Most digital cameras sample an image with red, green and blue sensors arranged in a photoreceptor array, as shown in the figure below.
This figure was provided by Fuji Corporation. The purpose of the microlens array is to focus the light onto each pixel. The color filter array changes the color responsivity of each pixel. Finally, the sensor array captures the light and generates the electrical signal.
This figure illustrates a spatial arrangement of a color filter array (CFA). This array is a commonly used arrangement referred to as the Bayer CFA.
Each pixel in the sensor image is the output of a red, green OR blue sensor. To display the image, we must create an image that has a red, green AND blue pixel at each location. We do this by interpolating the missing sensor values. Methods for interpolating the missing sensor values are referred to as “demosaicing”.
In the last ten years, demosaicing has become one of the most popular image processing exercises in digital signal processing. The literature describing demosaicing algorithms is overwhelming. Fortunately, demosaicing algorithms can be grouped into a few categories. At the low end there are simple “fill-up the data” algorithms; in the middle are linear interpolation algorithms; at the high end there are algorithms that choose an interpolation rule based on image contents (adaptive).
There are two more distinctions to make between demosaicing algorithms. First, some algorithms interpolate using information within a color type. For example, unknown green values are filled in only by known green pixels, and similarly for red and blue. The bilinear algorithm uses this approach. Other algorithms try to take advantage of the high correlation between color types. In these algorithms, the green pixels are interpolated using all of their spatial neighbors. The Laplacian algorithm interpolates using data from multiple color types classes.

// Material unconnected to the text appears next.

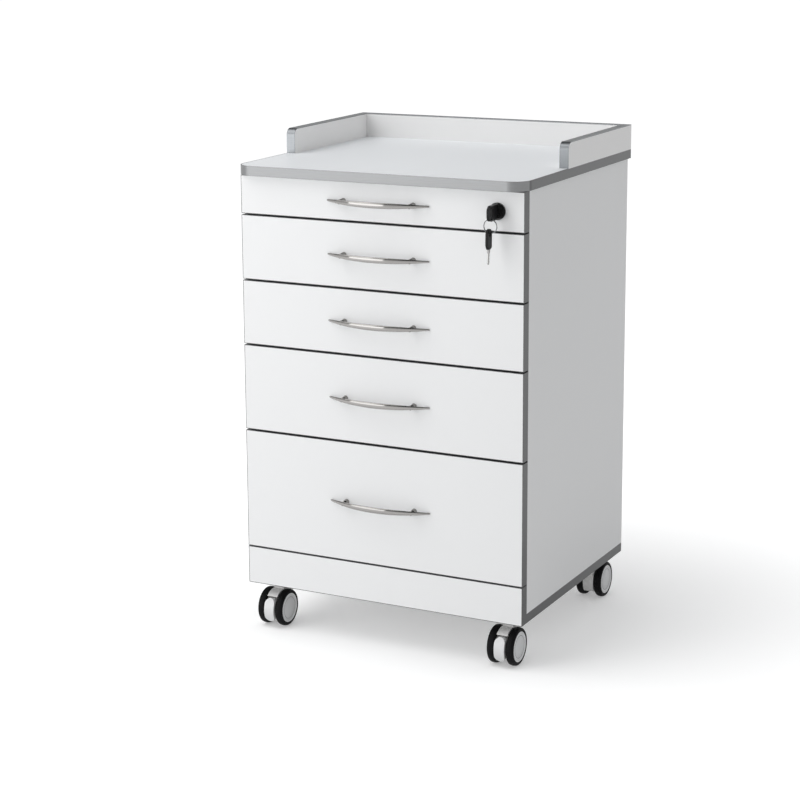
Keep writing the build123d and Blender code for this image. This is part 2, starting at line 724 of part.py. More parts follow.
def brake_pedal():
    """An upright oval that follows the hood's front, with its pin and a slot for the lug."""
    half = pedal_half_width
    middle = (PEDAL_TOP + PEDAL_BOTTOM) / 2
    oval = SlotOverall(PEDAL_TOP - PEDAL_BOTTOM, 2 * half, rotation=90)
    upright = Pos(0, -CASTER_TRAIL, middle) * Rot(90, 0, 0) * oval
    slab = extrude(upright, 2 * pedal_outer, dir=(0, -1, 0))
    outside = rod_x(pedal_outer, -half, half, -CASTER_TRAIL, wheel_radius)
    inside = rod_x(pedal_inner, -half, half, -CASTER_TRAIL, wheel_radius)
    pedal = slab & (outside - inside)
    slot_half = PEDAL_LUG_WIDTH / 2 + PEDAL_LUG_PLAY
    slot_radius = PEDAL_LUG_RADIUS + PEDAL_LUG_PLAY
    pedal -= rod_x(slot_radius, -slot_half, slot_half, pivot_y, pivot_z)
    y = (pivot_y, -CASTER_TRAIL)
    pedal -= block((-slot_half, slot_half), y, (pivot_z - slot_radius, PEDAL_TOP))
    pin = rod_x(PEDAL_PIN_RADIUS, -half + PEDAL_LUG_PLAY, half - PEDAL_LUG_PLAY, pivot_y, pivot_z)
    return [pedal - pin, pin]


def caster_wheel():
    """The right-hand wheel: the tyre, and the core with its dished outer face."""
    x = (wheel_inner_face, wheel_inner_face + WHEEL_WIDTH)
    axle_line = (-CASTER_TRAIL, wheel_radius)
    disc = rod_x(wheel_radius, *x, *axle_line)
    tyre = fillet(disc.edges().filter_by(GeomType.CIRCLE), TYRE_SHOULDER)
    tyre -= rod_x(wheel_core_radius, *x, *axle_line)
    outer_face = x[1] - WHEEL_CORE_INSET
    core = rod_x(wheel_core_radius, x[0], outer_face, *axle_line)
    dish = (outer_face - CORE_DISH_DEPTH, outer_face)
    core -= rod_x(wheel_core_radius - CORE_RIM, *dish, *axle_line)
    core -= rod_x(AXLE_RADIUS + SHAFT_FIT, x[0], x[0] + AXLE_SOCKET, *axle_line)
    return [tyre, core]


def caster_place(caster):
    return Pos(caster.x, caster.y, 0) * Rot(0, 0, caster.turn)


def all_caster_plates():
    return [caster_place(c) * piece for c in casters for piece in caster_plate()]


# ---- writing the pieces ----
def cut_by(part, cutters):
    for cutter in cutters:
        part -= cutter
    return part


def write_carcass():
    plates = all_caster_plates()
    screws = carcass_screws()
    top_screws = gallery_screws()
    runner_screws = []
    for drawer in drawers:
        runner_screws += [Pos(0, 0, runner_level(drawer)) * s for s in runner_panel_screws()]
    side = cut_by(side_panel(), screws + runner_screws)
    gallery_inner = cut_by(gallery_side_outline(EDGE_BAND), top_screws)
    write("side_panel_right", side)
    write("side_panel_left", mirrored(side))
    write("back_panel", back_panel())
    write("bottom_board", cut_by(bottom_board(), screws + plates))
    write("top_rails", *[cut_by(rail, screws) for rail in top_rails()])
    write("plinth_panel", *banded_board(CASTER_HEIGHT, CASTER_HEIGHT + PLINTH_HEIGHT))
    seats = gallery_seats()
    top_board = worktop_outline(TOP_BAND)
    top_band = worktop_outline(0) - top_board
    write("worktop", cut_by(top_board, screws + top_screws + seats))
    write("worktop_edging", cut_by(top_band, seats))
    write("gallery_right", gallery_inner)
    write("gallery_left", mirrored(gallery_inner))
    write("gallery_back", cut_by(gallery_back(), top_screws))
    write("panel_edging", *panel_bands())
    write("carcass_screws", *screws, *top_screws)
    write("caster_plates", *plates)


def write_drawers():
    cabinet_members = []
    for drawer in drawers:
        name = f"drawer_{drawer.number}"
        level = runner_level(drawer)
        write(f"{name}_front", *drawer_front(drawer))
        write(f"{name}_box", *drawer_box(drawer))
        write(f"{name}_handle", *handle(drawer))
        box_member = screwed_member(runner_drawer_member(), runner_box_screws())
        write(f"{name}_runner_members", *runner_pair(box_member, level))
        middle = runner_pair([runner_middle_member()], level)
        write(f"runner_{drawer.number}_middle_members", *middle)
        panel_member = screwed_member(runner_cabinet_member(), runner_panel_screws())
        cabinet_members += runner_pair(panel_member, level)
    write("runner_cabinet_members", *cabinet_members)


def write_lock():
    write("lock_barrel", lock_barrel())
    write("lock_plug", lock_plug())
    write("lock_cam", lock_cam())
    write("key", *key())
    write("key_ring", key_ring())


def write_casters():
    wheel = caster_wheel()
    other_wheel = [mirrored(piece) for piece in wheel]
    for caster in casters:
        place = caster_place(caster)
        # half a turn swaps the sides of a rear caster, so its wheels are named from outside
        right, left = (other_wheel, wheel) if caster.turn else (wheel, other_wheel)
        write(f"{caster.name}_housing", *[place * p for p in caster_housing(caster.braked)])
        write(f"{caster.name}_wheel_left", *[place * p for p in left])
        write(f"{caster.name}_wheel_right", *[place * p for p in right])
        if caster.braked:
            write(f"{caster.name}_brake_pedal", *[place * p for p in brake_pedal()])


write_carcass()
write_drawers()
write_lock()
write_casters()
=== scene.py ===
"""A mobile drawer cabinet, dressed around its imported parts. Everything is in metres."""

import json
from math import copysign, cos, pi, radians, sin, sqrt

import bmesh
import bpy
from mathutils import Matrix, Vector

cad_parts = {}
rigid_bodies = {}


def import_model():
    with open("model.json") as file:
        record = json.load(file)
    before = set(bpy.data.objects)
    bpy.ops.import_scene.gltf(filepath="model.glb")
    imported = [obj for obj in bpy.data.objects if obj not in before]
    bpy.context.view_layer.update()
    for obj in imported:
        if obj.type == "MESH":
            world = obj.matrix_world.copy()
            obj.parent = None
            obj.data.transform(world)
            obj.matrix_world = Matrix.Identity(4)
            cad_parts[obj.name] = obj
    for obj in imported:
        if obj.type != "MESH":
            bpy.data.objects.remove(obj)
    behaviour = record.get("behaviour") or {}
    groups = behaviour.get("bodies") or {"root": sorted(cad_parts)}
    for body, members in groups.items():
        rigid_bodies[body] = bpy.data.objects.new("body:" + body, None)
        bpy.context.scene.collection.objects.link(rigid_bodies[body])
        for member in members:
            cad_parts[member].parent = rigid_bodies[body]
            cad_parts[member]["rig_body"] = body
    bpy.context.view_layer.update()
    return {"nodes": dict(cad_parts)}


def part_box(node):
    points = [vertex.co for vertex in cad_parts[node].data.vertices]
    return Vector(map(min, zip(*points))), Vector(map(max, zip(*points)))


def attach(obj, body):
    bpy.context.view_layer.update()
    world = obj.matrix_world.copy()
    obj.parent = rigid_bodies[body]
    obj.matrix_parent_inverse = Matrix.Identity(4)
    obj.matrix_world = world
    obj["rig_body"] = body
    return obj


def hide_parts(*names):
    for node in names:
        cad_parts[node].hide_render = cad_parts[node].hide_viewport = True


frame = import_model()
nodes = frame["nodes"]

MM = 0.001

# ---- sizes of the pieces that are made here ----
LATHE_STEPS = 96
EDGE_BAND = 1 * MM
INSIDE_BAND = 1.01 * EDGE_BAND  # just past the inner face of a band
# width of the painted shade along the edges of each board
SEAM_SHADE_WIDTH = 0.4 * MM

TYRE_WALL = 6.8 * MM
TYRE_SHOULDER = 4.5 * MM
TYRE_SHOULDER_STEPS = 7
TYRE_LIP = 0.6 * MM
TREAD_CROWN = 0.4 * MM
CAP_RIM_WIDTH = 1.8 * MM
CAP_RIM_DEPTH = 1.8 * MM
CAP_RIM_CORNER = 0.85 * MM
CAP_RIM_CORNER_POINTS = 8
CAP_RIM_PROUD = 0.8 * MM  # in front of the edge of the cap
CAP_FACE_INSET = 1.2 * MM  # edge of the cap behind the side of the tyre
CAP_BACK_INSET = 0.5 * MM
CAP_CROWN = 0.7 * MM  # how far the middle of the cap stands out
CAP_GROOVE_RADIUS = 19 * MM
CAP_GROOVE_DEPTH = 0.4 * MM

PLATE_SIZE = 60 * MM
PLATE_THICKNESS = 2.5 * MM
PLATE_SCREW_SPACING = 46 * MM
PLATE_SCREW_HEAD_RADIUS = 4.2 * MM
PLATE_SCREW_DOME_RADIUS = 2.6 * MM
PLATE_SCREW_HEAD_HEIGHT = 1.8 * MM
PLATE_SCREW_FACES = 20

HANDLE_LENGTH = 187 * MM
HANDLE_HOLE_SPACING = 128 * MM
HANDLE_PROJECTION = 28 * MM
HANDLE_THICKNESS = 5 * MM
HANDLE_TIP_THICKNESS = 2 * MM
HANDLE_TIP_STANDOFF = 1 * MM
HANDLE_HEIGHT = 10 * MM
HANDLE_TIP_HEIGHT = 3 * MM
HANDLE_POST_RADIUS = 4 * MM
POST_FLARE = 0.8 * MM
POST_STEPS = 48
BOW_STATIONS = 96
BOW_SECTION_POINTS = 32
BOW_FULLNESS = 0.85  # below 1 the section is fuller than an oval
BOW_TIP_SHARE = 0.8  # how much of its section is left at each end of the bow
SCREW_HEAD_RADIUS = 4 * MM
SCREW_HEAD_HEIGHT = 2.5 * MM
SCREW_HEAD_CHAMFER = (0.85, 0.7)  # shares of the height and the radius
SCREW_SOCKET_RADIUS = 1.6 * MM

KEY_HEAD_LENGTH = 31 * MM
RING_WIRE = 0.8 * MM
RING_TURNS = 1.9
COIL_WIRE = 0.95 * RING_WIRE  # thin enough to stay inside the plain ring
COIL_STEPS = 72  # in a turn
COIL_WIRE_POINTS = 12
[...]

Second, amongst the various linear algorithms it is possible to chose a range of spatial filters. The Laplacian filter is one. But, depending on the available computational power it can be appropriate to use filters with different size support (3x3, 5x5, 7x7). As the size of the filter increases, one might use different linear weights. These weights are chosen for two purposes: First, the filters do some amount of averaging. This reduces image noise. Also, by choosing certain patterns of filter weights, the demosaicing algorithm can adjust the sharpening after blurring. (Laplacian is an example of a simple linear method that includes all color channels and some sharpening.)
ImagEval designed this test image to highlight the visual artifacts introduced by demosaicing algorithms. Sampling or aliasing artifacts are visible as color.